## Recorded information

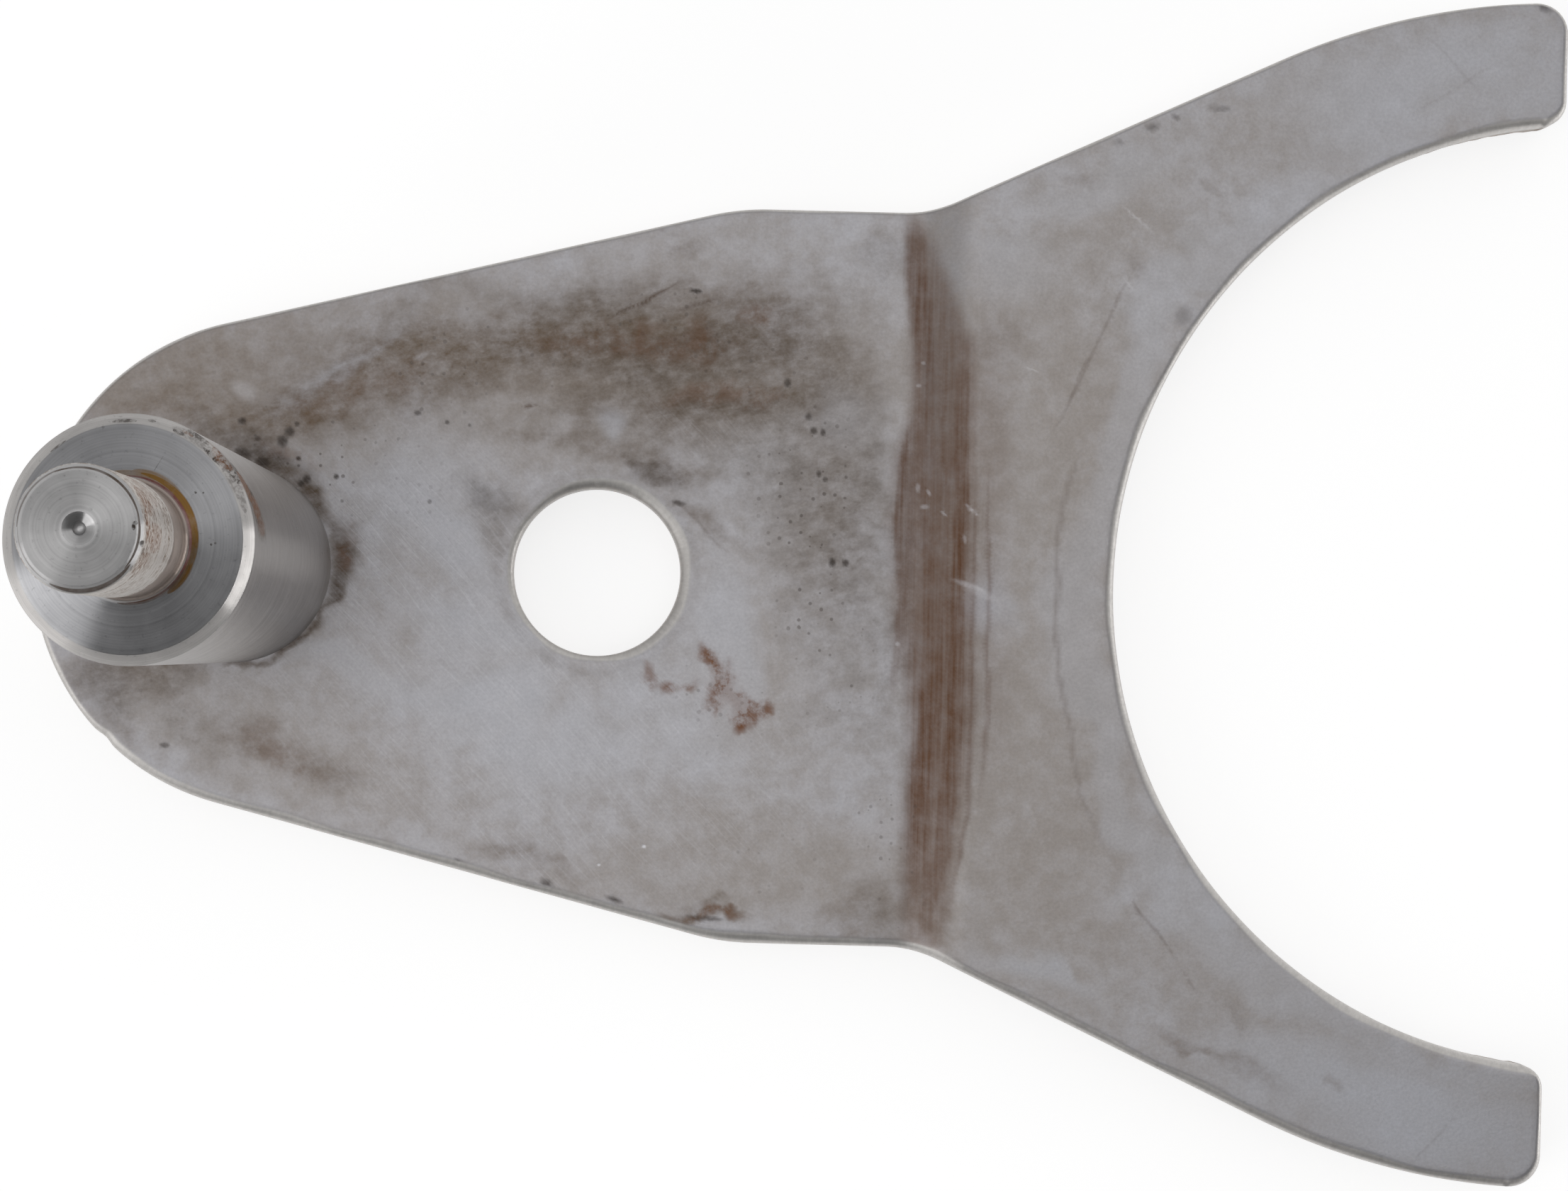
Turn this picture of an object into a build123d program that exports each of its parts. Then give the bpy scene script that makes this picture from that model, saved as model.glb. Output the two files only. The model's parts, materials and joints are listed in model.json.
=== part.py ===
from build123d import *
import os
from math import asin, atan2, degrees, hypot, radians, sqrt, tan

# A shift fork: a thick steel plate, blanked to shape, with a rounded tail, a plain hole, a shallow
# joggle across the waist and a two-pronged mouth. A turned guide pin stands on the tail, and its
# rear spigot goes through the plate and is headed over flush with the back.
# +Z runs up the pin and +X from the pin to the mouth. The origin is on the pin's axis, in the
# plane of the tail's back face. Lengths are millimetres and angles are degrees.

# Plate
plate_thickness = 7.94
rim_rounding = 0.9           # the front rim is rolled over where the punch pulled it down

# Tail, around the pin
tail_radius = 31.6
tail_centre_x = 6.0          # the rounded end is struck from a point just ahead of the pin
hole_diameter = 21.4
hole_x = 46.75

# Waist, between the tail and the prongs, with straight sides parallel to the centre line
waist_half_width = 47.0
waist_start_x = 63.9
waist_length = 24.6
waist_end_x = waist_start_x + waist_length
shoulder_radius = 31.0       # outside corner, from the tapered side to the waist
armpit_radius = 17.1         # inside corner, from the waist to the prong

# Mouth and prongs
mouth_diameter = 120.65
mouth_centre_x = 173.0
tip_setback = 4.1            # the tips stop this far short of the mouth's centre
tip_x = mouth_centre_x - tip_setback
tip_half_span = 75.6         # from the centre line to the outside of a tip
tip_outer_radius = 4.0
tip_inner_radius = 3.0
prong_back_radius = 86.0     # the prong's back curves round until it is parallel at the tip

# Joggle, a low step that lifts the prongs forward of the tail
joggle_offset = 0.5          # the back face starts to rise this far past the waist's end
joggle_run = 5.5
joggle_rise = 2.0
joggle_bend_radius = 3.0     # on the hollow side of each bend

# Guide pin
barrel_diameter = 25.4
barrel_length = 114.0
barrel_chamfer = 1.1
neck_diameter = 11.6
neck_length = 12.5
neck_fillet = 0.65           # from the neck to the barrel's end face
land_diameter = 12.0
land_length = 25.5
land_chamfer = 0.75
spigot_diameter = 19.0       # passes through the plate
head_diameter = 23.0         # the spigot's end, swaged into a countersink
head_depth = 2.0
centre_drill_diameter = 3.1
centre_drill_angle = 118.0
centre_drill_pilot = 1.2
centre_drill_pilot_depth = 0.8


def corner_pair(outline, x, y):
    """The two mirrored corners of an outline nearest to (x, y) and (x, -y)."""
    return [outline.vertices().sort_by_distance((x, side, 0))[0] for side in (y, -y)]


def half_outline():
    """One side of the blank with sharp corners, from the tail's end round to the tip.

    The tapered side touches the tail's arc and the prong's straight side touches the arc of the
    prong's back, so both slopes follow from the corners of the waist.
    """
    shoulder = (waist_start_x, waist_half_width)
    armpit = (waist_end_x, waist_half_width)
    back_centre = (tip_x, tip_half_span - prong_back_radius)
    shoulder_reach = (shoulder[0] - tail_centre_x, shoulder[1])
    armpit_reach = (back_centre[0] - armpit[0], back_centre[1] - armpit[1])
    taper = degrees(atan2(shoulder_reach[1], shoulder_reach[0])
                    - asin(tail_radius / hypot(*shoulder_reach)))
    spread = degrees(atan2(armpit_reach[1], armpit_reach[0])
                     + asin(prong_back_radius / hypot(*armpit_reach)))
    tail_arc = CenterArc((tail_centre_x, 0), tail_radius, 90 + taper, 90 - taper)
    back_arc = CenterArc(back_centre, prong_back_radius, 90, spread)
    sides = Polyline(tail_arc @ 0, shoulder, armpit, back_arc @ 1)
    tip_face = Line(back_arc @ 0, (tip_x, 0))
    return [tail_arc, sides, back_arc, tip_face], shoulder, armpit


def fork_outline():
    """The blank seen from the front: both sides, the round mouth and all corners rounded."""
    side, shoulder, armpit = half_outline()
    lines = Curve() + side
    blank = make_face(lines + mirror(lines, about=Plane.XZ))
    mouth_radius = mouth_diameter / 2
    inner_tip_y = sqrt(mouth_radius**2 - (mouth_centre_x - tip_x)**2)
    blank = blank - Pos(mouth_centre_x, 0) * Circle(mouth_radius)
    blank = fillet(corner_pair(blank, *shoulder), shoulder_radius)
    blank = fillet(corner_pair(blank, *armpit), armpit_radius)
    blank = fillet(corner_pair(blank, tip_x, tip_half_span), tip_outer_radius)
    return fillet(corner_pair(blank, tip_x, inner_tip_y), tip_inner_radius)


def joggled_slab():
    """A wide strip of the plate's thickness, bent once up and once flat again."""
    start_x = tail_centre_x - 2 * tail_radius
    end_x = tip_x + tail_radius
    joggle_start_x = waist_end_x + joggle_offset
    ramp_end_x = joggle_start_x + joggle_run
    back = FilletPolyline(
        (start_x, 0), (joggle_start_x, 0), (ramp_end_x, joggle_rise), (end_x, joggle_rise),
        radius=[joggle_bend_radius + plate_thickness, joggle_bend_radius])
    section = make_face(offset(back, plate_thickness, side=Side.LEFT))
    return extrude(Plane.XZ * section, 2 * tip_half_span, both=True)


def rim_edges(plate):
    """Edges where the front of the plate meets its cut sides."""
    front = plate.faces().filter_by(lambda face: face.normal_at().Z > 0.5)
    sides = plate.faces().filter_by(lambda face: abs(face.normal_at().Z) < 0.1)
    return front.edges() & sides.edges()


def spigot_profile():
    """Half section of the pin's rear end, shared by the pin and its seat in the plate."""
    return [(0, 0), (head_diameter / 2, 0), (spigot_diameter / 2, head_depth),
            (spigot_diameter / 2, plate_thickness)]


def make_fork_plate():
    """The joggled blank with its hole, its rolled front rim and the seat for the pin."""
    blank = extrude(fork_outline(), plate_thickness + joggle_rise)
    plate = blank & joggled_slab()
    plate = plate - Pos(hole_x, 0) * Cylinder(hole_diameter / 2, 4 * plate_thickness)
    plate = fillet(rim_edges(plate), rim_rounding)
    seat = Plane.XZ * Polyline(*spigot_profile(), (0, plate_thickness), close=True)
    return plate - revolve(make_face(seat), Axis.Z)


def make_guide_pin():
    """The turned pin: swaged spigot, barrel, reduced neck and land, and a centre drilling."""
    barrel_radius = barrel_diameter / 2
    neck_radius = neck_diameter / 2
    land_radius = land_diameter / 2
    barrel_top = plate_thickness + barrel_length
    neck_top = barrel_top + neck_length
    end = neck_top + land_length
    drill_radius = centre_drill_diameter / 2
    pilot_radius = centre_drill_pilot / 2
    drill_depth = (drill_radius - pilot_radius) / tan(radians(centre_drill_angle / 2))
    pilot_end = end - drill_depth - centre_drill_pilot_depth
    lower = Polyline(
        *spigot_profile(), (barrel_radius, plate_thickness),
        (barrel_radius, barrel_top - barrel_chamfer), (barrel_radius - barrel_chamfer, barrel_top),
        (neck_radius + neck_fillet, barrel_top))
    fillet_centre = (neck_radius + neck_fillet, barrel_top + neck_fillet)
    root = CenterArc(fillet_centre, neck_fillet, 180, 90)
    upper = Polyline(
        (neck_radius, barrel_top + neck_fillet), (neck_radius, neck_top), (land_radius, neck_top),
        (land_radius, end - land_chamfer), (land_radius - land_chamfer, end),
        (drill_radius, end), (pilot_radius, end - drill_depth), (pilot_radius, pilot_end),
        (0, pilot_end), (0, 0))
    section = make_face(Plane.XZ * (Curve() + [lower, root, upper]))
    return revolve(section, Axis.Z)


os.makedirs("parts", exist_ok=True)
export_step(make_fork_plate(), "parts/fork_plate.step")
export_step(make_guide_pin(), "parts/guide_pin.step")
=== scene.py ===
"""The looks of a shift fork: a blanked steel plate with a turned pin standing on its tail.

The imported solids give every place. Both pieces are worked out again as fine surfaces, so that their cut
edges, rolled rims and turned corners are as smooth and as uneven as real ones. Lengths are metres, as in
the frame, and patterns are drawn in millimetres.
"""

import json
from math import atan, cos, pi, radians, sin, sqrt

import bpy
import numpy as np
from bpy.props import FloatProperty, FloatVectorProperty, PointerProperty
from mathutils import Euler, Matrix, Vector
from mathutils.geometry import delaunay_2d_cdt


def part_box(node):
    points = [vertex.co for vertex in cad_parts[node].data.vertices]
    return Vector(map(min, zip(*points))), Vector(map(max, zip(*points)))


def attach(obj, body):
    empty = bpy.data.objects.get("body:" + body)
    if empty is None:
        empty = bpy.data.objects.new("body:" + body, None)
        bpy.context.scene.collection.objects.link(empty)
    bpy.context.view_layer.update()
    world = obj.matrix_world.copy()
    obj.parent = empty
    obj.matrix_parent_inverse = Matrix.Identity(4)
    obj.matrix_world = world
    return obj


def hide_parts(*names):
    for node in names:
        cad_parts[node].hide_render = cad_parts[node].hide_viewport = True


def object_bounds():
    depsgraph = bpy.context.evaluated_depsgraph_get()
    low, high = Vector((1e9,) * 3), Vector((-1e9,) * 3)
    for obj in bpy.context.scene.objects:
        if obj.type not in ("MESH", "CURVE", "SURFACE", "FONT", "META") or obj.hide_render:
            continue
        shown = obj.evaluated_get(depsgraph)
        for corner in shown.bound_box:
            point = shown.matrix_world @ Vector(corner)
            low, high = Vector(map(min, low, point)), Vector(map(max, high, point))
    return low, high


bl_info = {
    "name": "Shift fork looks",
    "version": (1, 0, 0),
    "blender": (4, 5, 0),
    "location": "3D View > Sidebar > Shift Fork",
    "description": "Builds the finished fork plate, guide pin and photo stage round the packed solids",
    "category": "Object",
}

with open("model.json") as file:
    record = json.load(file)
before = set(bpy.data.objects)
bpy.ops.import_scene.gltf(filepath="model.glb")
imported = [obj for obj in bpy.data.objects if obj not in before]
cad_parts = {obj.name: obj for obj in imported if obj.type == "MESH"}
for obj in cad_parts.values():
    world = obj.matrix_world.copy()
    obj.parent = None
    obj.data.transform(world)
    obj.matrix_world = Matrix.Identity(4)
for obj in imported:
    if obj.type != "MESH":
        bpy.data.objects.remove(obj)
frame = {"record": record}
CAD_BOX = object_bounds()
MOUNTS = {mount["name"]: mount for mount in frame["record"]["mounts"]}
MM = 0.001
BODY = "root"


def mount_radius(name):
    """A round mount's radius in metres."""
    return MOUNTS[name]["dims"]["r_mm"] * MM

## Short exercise
Give again, word for word, every line of the listing above from the one with "return revolve(section, Axis.Z)" to the one with "obj.matrix_parent_inverse = Matrix.Identity(4)", both inclusive, and nothing beyond them.

## Task solution
    return revolve(section, Axis.Z)


os.makedirs("parts", exist_ok=True)
export_step(make_fork_plate(), "parts/fork_plate.step")
export_step(make_guide_pin(), "parts/guide_pin.step")
=== scene.py ===
"""The looks of a shift fork: a blanked steel plate with a turned pin standing on its tail.

The imported solids give every place. Both pieces are worked out again as fine surfaces, so that their cut
edges, rolled rims and turned corners are as smooth and as uneven as real ones. Lengths are metres, as in
the frame, and patterns are drawn in millimetres.
"""

import json
from math import atan, cos, pi, radians, sin, sqrt

import bpy
import numpy as np
from bpy.props import FloatProperty, FloatVectorProperty, PointerProperty
from mathutils import Euler, Matrix, Vector
from mathutils.geometry import delaunay_2d_cdt


def part_box(node):
    points = [vertex.co for vertex in cad_parts[node].data.vertices]
    return Vector(map(min, zip(*points))), Vector(map(max, zip(*points)))


def attach(obj, body):
    empty = bpy.data.objects.get("body:" + body)
    if empty is None:
        empty = bpy.data.objects.new("body:" + body, None)
        bpy.context.scene.collection.objects.link(empty)
    bpy.context.view_layer.update()
    world = obj.matrix_world.copy()
    obj.parent = empty
    obj.matrix_parent_inverse = Matrix.Identity(4)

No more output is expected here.